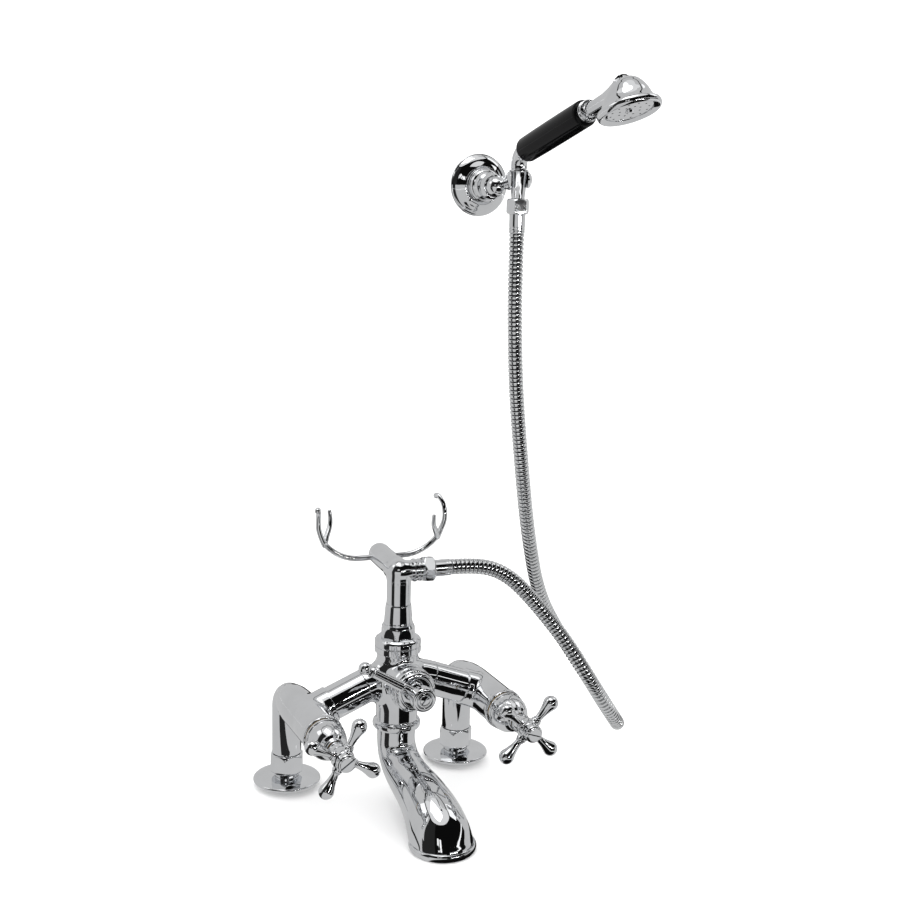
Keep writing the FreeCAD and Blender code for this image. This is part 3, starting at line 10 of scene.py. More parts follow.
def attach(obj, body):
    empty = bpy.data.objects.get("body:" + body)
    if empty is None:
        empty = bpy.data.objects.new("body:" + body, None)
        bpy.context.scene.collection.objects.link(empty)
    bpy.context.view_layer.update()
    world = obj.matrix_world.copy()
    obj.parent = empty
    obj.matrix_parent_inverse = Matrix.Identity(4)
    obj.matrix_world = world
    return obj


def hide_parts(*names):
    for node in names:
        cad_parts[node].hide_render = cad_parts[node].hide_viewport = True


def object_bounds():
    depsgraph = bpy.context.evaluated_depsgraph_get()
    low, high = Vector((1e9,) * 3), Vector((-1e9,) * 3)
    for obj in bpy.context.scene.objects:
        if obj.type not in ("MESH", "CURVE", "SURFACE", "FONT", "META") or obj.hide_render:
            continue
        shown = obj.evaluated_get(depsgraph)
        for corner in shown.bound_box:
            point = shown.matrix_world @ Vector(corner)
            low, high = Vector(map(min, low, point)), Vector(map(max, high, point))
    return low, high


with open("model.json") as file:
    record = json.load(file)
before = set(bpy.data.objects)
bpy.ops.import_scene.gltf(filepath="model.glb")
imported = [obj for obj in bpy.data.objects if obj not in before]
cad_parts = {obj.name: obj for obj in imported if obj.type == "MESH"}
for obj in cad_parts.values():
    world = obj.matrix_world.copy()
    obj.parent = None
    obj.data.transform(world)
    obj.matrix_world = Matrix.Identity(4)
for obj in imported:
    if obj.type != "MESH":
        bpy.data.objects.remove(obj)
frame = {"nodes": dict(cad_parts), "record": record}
········
What needs to be done
Give an exact repetition of all the material.

Complete answer
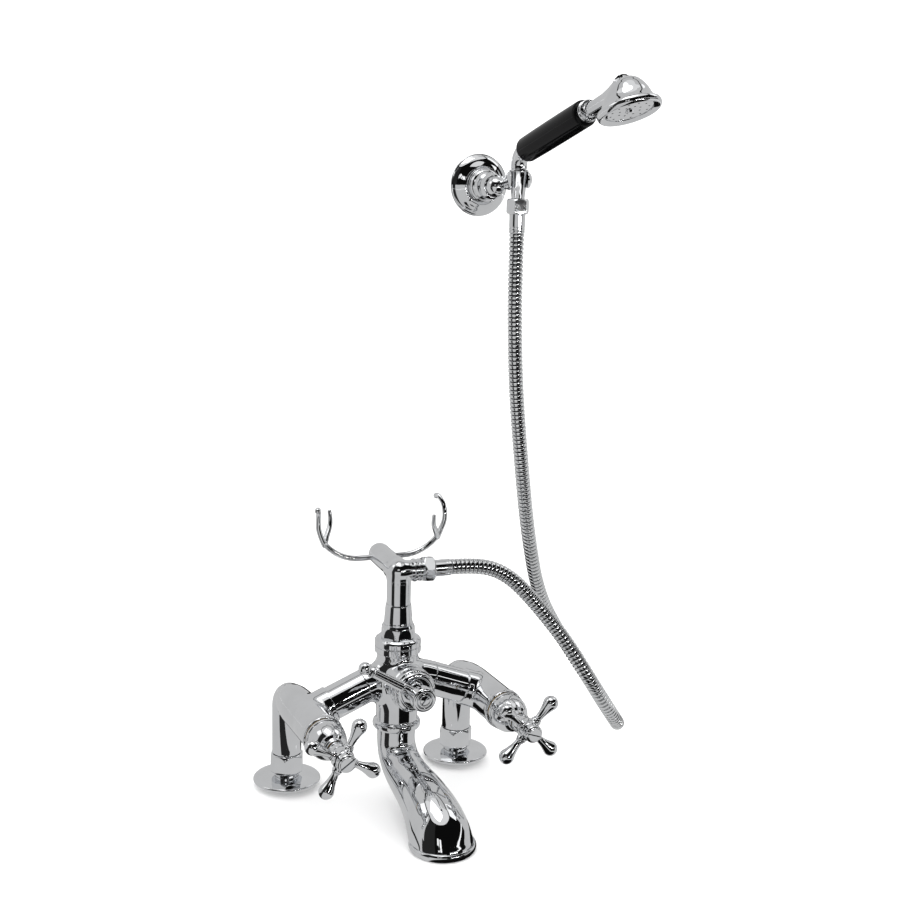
Keep writing the FreeCAD and Blender code for this image. This is part 3, starting at line 10 of scene.py. More parts follow.
def attach(obj, body):
    empty = bpy.data.objects.get("body:" + body)
    if empty is None:
        empty = bpy.data.objects.new("body:" + body, None)
        bpy.context.scene.collection.objects.link(empty)
    bpy.context.view_layer.update()
    world = obj.matrix_world.copy()
    obj.parent = empty
    obj.matrix_parent_inverse = Matrix.Identity(4)
    obj.matrix_world = world
    return obj


def hide_parts(*names):
    for node in names:
        cad_parts[node].hide_render = cad_parts[node].hide_viewport = True


def object_bounds():
    depsgraph = bpy.context.evaluated_depsgraph_get()
    low, high = Vector((1e9,) * 3), Vector((-1e9,) * 3)
    for obj in bpy.context.scene.objects:
        if obj.type not in ("MESH", "CURVE", "SURFACE", "FONT", "META") or obj.hide_render:
            continue
        shown = obj.evaluated_get(depsgraph)
        for corner in shown.bound_box:
            point = shown.matrix_world @ Vector(corner)
            low, high = Vector(map(min, low, point)), Vector(map(max, high, point))
    return low, high


with open("model.json") as file:
    record = json.load(file)
before = set(bpy.data.objects)
bpy.ops.import_scene.gltf(filepath="model.glb")
imported = [obj for obj in bpy.data.objects if obj not in before]
cad_parts = {obj.name: obj for obj in imported if obj.type == "MESH"}
for obj in cad_parts.values():
    world = obj.matrix_world.copy()
    obj.parent = None
    obj.data.transform(world)
    obj.matrix_world = Matrix.Identity(4)
for obj in imported:
    if obj.type != "MESH":
        bpy.data.objects.remove(obj)
frame = {"nodes": dict(cad_parts), "record": record}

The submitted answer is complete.